PAUL But it's a United Nations initiative, this.

TARIQ Yeah, but, you know, let's face it.  The United Nations does what the Security Council wants, and that's five or six powers, essentially dominated by the United States.  The powers that disagree these days don't veto; they abstain.  And four or five of them abstained.

PAUL  Egypt again.  You say Egypt will define, really, what happens.  What do you think the Pentagon will tell the Egyptian army?

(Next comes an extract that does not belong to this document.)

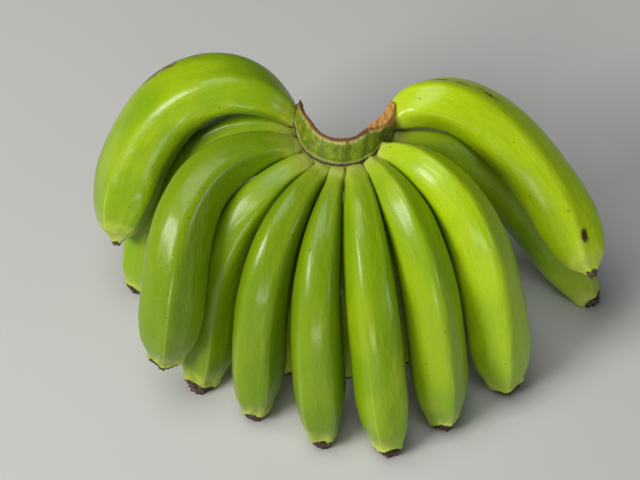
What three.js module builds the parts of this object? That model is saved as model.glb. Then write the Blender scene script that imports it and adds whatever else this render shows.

TARIQ Well, if they are sensible, they'll say, 'Keep out of politics.'  But who knows what they will really say, but Egypt is key because if it stabilises into a radical democracy with its own constitution, with people allowed the right to vote, it's very likely that the initial governments could well be governments the US could do business with.  But there are no guarantees of that once you permit democracy.

PAUL Are you optimistic about democracy through the Middle East?

TARIQ I'm very optimistic.  I'm very excited.  It hasn't happened yet, but the fact that the people are out on to the streets demanding it ends this notion that people in the Muslim world are zombies, unlike anyone else, that they don't want democracy, they don't want democratic rights, they don't want social freedom.  So it's a time of hope.

PAUL  Gee, maybe George Bush was right.  I'm sorry to wind you up.

TARIQ Well, George Bush was right to kill a million Iraqis, create five million orphans in Iraq, wreck the social infrastructure of the country - I don't think so.

PAUL I was just winding you up.

TARIQ I know you were, but, you know, a million Iraqi dead is a very serious business.

PAUL  Thank you, Tariq Ali, for coming on the show.


Transcript of Paul Holmes Q +  A interview with Tariq Ali, March 20, 2011.